--- START The records ---

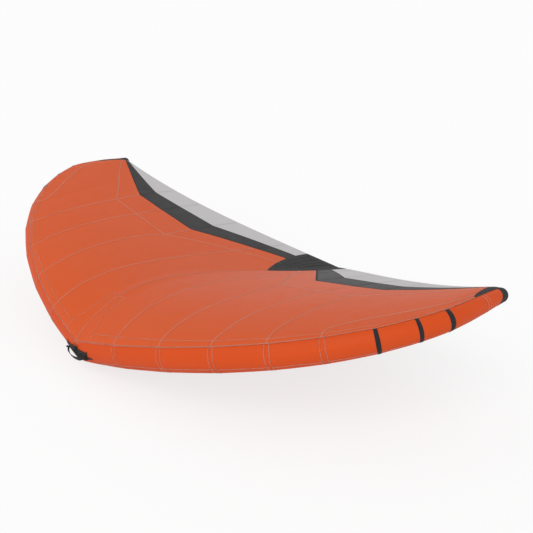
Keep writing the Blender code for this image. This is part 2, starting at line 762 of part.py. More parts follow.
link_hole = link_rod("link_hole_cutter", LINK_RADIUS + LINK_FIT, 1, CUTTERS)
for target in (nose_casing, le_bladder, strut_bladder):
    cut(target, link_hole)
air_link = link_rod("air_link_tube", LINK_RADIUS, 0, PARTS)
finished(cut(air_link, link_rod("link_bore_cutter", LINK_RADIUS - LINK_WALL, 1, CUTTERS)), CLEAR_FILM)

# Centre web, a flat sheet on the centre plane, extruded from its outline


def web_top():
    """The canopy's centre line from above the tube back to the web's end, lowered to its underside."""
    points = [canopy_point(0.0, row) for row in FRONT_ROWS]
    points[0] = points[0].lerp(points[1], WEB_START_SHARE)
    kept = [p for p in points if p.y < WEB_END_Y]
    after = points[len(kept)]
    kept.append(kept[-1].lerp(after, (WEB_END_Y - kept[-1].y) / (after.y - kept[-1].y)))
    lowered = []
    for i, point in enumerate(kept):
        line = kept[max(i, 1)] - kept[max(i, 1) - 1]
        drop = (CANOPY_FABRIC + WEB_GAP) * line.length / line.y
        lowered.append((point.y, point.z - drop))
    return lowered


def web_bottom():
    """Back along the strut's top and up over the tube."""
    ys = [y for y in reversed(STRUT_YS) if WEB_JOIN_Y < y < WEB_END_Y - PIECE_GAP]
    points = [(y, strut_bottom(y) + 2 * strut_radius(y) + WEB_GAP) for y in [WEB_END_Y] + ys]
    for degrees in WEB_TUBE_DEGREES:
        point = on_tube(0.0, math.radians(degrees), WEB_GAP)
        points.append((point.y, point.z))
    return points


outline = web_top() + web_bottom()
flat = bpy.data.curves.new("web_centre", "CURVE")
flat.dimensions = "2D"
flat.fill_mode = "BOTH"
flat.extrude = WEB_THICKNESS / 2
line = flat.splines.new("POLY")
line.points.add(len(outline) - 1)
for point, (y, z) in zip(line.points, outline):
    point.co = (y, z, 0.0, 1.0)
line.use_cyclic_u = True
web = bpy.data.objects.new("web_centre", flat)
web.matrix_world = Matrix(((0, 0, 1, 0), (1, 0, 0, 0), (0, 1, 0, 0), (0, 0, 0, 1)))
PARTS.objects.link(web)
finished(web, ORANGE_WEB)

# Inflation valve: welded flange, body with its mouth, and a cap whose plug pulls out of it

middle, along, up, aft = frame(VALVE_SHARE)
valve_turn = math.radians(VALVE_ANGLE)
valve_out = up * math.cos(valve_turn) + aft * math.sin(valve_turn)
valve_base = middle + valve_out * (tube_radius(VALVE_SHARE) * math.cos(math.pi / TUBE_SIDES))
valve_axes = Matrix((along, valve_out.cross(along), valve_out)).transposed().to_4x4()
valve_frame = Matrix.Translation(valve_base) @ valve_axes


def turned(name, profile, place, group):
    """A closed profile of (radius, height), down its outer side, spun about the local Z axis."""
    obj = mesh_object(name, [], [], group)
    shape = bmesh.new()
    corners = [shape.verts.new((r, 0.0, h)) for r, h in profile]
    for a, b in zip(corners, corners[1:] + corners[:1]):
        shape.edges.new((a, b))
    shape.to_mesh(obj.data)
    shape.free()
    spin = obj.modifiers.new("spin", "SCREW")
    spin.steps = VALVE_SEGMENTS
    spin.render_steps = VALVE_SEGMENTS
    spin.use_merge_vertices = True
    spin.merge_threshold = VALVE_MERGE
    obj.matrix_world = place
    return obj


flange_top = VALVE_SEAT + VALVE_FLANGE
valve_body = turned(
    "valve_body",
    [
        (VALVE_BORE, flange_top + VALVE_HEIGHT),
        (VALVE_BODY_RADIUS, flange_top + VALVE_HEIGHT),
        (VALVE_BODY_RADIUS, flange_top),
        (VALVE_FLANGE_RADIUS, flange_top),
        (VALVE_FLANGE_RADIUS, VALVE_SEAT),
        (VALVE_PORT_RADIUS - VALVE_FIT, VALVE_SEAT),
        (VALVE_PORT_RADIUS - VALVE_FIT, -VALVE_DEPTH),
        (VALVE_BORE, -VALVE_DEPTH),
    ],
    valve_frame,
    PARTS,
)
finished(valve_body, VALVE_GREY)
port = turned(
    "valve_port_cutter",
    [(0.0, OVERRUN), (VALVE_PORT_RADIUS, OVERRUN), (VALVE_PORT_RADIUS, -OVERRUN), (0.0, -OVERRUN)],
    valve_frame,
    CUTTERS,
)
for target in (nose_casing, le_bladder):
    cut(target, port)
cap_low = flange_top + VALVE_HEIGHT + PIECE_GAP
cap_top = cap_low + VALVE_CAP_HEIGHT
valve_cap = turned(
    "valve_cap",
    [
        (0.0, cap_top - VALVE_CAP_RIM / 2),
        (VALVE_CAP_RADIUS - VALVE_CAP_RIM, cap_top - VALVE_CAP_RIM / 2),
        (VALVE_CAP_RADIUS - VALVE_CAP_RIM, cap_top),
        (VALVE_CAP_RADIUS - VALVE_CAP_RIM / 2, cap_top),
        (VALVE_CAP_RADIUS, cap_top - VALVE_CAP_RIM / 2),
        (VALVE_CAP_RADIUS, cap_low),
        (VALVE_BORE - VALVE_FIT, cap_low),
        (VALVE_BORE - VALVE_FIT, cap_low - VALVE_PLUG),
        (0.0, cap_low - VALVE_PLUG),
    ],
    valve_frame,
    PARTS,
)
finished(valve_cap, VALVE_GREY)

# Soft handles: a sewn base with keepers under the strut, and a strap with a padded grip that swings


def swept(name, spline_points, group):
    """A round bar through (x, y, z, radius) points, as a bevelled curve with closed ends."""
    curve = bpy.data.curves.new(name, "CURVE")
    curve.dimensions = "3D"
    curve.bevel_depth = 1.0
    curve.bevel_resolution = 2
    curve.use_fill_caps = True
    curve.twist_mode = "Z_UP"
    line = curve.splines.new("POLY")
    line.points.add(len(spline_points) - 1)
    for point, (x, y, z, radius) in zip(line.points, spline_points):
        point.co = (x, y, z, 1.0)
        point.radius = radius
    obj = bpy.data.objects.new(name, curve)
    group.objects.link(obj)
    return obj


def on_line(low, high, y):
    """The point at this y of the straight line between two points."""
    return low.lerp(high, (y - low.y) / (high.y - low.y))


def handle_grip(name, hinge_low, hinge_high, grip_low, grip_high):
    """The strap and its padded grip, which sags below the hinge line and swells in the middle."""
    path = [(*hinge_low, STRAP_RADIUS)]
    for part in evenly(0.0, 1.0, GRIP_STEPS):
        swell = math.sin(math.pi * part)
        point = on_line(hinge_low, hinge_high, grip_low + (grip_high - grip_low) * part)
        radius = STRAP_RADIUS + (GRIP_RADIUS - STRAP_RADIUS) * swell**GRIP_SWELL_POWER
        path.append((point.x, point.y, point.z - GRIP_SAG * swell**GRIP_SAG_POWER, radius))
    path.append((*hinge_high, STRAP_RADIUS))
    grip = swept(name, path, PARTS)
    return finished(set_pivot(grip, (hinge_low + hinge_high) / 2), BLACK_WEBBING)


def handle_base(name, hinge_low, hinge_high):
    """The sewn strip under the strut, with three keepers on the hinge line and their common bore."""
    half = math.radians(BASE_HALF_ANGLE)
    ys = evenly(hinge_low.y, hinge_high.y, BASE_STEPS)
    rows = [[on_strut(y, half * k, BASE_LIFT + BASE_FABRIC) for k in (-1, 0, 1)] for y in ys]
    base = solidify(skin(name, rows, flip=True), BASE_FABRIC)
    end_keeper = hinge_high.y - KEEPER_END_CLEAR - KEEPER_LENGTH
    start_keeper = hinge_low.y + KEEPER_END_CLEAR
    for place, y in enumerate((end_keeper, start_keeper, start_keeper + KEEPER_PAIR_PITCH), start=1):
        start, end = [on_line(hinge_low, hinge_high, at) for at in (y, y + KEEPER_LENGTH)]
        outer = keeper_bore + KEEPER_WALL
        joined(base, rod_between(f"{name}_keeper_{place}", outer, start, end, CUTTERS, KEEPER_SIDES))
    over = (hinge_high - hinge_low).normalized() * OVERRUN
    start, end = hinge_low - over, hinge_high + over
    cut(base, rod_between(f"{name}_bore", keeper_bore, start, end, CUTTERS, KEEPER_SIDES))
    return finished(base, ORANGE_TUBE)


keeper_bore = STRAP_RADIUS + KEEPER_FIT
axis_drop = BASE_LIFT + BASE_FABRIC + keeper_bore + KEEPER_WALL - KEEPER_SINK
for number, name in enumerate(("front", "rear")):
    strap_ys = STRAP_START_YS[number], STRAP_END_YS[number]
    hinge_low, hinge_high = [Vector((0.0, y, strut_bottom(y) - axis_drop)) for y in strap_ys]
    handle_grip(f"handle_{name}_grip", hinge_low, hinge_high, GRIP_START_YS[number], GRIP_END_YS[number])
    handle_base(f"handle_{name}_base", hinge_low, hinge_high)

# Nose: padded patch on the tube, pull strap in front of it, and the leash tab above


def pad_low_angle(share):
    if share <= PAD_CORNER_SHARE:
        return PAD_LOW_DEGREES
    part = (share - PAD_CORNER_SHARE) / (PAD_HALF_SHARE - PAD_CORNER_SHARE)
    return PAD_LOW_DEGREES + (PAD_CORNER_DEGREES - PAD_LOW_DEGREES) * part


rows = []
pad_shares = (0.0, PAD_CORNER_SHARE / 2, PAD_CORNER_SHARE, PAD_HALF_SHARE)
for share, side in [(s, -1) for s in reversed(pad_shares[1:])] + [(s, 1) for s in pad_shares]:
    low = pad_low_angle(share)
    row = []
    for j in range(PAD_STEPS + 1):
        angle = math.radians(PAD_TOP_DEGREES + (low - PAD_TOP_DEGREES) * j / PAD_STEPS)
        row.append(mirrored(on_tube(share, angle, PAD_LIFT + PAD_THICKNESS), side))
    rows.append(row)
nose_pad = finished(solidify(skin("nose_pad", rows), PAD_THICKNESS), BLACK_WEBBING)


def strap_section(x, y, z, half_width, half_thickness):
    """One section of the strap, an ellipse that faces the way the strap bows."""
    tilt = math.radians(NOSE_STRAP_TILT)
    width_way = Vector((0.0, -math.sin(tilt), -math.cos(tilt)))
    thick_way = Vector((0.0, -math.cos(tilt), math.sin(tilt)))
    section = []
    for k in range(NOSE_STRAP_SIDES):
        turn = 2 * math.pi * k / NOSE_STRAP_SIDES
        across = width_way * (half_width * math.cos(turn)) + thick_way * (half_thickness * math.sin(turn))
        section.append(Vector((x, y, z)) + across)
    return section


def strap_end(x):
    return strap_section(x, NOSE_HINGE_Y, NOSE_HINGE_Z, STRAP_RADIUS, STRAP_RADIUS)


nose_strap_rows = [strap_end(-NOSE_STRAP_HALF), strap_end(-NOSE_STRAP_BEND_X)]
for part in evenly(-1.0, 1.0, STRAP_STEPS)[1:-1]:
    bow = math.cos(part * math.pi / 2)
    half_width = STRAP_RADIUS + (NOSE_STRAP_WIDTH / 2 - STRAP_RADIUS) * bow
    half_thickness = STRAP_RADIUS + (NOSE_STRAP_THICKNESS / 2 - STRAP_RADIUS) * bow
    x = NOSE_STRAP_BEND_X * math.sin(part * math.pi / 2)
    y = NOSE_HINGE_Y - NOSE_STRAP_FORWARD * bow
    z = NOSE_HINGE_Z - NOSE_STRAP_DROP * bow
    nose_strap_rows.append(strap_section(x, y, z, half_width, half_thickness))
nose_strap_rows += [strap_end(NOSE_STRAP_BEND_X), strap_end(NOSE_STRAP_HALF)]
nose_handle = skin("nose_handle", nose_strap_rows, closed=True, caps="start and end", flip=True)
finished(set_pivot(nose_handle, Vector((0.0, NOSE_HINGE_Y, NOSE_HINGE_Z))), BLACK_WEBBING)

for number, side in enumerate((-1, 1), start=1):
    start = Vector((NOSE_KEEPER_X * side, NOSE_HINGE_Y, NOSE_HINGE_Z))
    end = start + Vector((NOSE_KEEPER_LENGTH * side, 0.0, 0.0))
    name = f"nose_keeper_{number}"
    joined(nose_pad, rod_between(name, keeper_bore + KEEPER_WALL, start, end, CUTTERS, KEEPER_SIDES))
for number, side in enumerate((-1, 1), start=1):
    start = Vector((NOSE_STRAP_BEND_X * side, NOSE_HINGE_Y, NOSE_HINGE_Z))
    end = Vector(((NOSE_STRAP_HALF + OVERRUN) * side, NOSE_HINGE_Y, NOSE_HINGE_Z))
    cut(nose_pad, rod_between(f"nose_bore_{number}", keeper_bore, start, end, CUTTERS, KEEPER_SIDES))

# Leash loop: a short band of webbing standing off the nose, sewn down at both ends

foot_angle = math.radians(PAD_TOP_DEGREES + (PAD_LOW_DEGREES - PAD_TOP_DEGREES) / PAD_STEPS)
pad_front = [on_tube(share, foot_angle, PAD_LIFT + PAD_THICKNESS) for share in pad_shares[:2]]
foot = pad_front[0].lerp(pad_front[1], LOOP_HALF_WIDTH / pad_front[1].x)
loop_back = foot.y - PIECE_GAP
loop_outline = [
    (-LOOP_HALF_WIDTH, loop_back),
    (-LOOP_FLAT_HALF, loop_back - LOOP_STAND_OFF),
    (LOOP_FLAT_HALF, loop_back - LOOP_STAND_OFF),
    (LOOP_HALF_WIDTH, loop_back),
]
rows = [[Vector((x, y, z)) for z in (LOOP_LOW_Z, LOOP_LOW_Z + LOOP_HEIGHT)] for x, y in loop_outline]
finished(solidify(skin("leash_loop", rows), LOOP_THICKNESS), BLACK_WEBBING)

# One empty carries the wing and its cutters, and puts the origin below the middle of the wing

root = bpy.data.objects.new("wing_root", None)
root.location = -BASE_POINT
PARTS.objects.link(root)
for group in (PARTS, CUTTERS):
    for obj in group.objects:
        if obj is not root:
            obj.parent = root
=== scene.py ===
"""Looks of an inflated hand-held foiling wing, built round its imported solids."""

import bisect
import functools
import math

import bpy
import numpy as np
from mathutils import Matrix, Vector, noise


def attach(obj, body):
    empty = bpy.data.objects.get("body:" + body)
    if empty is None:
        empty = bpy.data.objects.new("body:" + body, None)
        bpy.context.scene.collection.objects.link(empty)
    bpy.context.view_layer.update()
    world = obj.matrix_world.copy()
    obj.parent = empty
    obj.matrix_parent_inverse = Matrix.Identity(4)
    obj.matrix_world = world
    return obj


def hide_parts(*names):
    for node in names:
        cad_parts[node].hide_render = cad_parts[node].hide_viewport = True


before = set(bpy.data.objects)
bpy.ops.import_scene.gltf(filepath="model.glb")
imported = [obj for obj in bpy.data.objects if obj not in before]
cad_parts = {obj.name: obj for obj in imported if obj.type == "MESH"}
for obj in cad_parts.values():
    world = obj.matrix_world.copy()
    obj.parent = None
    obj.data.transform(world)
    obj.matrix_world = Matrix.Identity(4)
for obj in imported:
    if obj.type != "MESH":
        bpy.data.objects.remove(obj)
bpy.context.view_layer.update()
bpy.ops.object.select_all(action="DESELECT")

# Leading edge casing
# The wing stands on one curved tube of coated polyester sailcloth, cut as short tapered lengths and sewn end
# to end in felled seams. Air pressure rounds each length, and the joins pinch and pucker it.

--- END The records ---
--- START The records ---

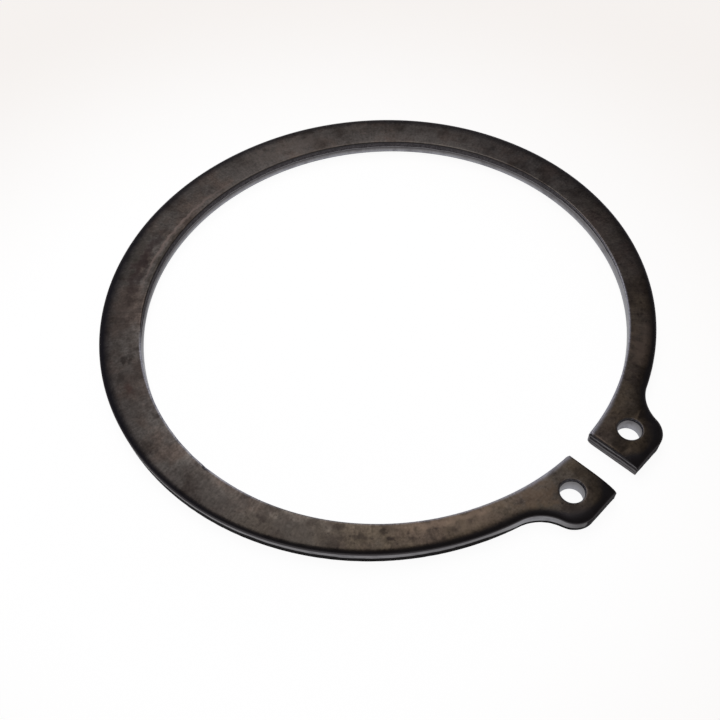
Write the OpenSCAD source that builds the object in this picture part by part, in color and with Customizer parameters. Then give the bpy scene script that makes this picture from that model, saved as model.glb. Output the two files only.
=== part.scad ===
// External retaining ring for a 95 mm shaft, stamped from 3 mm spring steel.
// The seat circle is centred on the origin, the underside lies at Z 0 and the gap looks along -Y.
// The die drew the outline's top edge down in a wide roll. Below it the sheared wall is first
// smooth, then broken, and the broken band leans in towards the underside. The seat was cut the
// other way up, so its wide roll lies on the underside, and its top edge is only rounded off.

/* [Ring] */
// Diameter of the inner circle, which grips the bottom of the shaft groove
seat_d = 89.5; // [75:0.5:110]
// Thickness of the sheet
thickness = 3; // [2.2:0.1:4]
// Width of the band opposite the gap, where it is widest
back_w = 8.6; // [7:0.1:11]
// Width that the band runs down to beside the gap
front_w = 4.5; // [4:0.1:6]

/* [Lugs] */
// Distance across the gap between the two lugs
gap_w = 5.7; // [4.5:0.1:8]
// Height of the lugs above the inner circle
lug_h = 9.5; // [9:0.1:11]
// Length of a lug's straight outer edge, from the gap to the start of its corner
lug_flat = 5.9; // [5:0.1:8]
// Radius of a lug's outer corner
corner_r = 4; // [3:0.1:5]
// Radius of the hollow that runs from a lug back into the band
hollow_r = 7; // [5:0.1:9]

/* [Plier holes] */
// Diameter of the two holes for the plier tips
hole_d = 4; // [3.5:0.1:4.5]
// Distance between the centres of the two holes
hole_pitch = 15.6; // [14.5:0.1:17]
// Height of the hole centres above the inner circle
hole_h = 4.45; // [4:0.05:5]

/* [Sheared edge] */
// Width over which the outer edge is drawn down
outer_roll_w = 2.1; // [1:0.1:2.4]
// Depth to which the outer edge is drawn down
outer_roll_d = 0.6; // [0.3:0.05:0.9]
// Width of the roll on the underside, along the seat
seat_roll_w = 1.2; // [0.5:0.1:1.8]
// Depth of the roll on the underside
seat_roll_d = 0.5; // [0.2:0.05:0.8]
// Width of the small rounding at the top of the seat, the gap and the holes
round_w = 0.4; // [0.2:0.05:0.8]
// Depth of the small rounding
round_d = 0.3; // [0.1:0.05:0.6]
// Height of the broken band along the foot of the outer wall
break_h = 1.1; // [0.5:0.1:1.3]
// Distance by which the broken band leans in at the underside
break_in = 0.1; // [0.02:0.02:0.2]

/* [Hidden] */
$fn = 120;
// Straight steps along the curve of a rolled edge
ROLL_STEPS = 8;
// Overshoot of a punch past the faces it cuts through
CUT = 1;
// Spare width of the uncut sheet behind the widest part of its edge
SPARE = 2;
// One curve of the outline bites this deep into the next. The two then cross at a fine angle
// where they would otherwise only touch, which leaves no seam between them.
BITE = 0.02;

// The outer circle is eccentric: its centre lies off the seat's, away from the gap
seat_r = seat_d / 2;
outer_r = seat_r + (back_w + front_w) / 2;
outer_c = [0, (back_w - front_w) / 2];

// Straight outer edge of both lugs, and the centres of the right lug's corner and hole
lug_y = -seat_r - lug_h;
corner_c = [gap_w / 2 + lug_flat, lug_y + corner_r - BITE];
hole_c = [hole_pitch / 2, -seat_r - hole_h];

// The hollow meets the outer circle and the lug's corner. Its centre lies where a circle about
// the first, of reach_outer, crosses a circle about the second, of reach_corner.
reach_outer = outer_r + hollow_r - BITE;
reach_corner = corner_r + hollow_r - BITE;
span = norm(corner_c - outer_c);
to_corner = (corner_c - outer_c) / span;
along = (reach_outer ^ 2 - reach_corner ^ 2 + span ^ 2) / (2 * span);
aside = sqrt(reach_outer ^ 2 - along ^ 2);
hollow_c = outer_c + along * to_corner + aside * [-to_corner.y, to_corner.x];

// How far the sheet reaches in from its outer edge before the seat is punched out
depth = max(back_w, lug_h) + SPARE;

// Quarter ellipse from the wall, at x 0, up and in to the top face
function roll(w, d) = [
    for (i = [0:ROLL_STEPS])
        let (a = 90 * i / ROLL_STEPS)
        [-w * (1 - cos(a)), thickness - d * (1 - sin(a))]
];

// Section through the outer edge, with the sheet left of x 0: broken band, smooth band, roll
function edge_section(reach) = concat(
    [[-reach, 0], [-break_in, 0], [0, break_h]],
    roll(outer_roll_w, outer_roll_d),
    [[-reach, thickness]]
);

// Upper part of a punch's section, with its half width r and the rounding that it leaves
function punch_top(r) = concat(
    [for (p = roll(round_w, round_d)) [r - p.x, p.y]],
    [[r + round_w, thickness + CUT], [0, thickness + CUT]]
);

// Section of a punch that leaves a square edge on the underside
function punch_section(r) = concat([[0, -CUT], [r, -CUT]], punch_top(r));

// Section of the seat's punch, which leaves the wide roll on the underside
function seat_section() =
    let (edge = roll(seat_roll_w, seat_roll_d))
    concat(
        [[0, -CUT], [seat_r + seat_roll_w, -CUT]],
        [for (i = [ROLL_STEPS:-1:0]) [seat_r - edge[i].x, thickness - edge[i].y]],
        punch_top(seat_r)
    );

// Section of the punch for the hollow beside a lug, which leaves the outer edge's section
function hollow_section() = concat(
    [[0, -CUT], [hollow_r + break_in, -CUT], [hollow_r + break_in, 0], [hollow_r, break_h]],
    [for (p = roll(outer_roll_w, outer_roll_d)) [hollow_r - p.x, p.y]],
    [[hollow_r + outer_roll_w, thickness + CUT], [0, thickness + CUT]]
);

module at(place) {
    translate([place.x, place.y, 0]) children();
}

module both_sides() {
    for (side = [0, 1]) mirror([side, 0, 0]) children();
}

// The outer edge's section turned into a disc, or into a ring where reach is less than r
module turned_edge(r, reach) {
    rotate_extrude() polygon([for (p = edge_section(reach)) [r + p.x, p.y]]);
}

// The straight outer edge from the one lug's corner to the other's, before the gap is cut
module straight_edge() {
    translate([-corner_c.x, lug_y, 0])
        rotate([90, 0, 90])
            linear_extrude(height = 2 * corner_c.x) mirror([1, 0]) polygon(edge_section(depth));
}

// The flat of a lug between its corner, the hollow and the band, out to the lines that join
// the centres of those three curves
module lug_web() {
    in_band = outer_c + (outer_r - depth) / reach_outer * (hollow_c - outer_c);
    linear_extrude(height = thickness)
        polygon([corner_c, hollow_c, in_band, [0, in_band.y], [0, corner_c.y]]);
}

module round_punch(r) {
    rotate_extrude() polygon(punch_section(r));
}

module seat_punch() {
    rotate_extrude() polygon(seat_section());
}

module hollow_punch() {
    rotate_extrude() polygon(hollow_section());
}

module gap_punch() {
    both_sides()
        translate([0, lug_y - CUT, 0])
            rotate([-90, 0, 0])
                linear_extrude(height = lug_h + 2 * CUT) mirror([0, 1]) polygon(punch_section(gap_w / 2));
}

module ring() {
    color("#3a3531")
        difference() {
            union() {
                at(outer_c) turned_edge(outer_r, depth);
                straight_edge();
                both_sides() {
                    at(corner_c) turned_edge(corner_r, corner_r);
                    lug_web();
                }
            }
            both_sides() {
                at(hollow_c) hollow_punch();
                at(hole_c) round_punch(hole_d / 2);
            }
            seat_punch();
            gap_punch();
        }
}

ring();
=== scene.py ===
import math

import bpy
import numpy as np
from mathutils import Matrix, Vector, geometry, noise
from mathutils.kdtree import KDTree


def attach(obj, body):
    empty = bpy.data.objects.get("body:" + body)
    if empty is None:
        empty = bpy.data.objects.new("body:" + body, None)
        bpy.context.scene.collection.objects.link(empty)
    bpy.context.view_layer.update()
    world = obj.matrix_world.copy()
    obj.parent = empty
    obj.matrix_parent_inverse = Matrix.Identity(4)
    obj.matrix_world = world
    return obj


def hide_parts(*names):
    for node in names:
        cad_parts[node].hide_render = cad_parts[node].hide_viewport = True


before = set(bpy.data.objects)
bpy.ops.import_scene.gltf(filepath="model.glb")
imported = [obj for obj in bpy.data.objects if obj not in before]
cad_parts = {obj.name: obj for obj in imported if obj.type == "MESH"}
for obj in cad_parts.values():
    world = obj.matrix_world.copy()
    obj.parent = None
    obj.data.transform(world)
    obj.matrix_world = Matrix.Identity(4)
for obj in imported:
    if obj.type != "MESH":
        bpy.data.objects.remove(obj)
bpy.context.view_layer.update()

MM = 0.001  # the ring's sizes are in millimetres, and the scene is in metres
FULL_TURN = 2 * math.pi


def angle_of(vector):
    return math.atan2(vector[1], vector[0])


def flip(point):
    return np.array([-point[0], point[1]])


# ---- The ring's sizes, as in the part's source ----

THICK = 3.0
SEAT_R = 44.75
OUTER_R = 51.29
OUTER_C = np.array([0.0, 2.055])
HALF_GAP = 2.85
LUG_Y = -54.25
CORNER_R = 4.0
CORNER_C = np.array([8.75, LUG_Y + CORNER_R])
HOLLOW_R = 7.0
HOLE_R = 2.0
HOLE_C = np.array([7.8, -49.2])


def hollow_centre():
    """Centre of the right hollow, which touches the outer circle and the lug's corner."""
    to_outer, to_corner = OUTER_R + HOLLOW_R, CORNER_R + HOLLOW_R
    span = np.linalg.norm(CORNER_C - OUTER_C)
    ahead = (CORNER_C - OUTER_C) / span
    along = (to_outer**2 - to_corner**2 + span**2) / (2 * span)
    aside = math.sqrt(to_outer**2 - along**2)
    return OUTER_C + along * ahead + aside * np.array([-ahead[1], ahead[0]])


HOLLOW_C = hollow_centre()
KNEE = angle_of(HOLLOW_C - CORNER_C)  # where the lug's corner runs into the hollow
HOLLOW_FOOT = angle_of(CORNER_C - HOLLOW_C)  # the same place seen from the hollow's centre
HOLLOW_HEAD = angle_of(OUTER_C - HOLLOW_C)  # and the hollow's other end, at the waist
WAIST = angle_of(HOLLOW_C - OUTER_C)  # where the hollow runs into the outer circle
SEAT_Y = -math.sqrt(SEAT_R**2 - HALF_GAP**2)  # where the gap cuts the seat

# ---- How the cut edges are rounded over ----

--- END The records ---

Transcribe, exactly and exclusively, the run of lines that opens with the line bearing "Keep writing the" and closes with the line bearing "# Centre web, a".

Keep writing the Blender code for this image. This is part 2, starting at line 762 of part.py. More parts follow.
link_hole = link_rod("link_hole_cutter", LINK_RADIUS + LINK_FIT, 1, CUTTERS)
for target in (nose_casing, le_bladder, strut_bladder):
    cut(target, link_hole)
air_link = link_rod("air_link_tube", LINK_RADIUS, 0, PARTS)
finished(cut(air_link, link_rod("link_bore_cutter", LINK_RADIUS - LINK_WALL, 1, CUTTERS)), CLEAR_FILM)

# Centre web, a flat sheet on the centre plane, extruded from its outline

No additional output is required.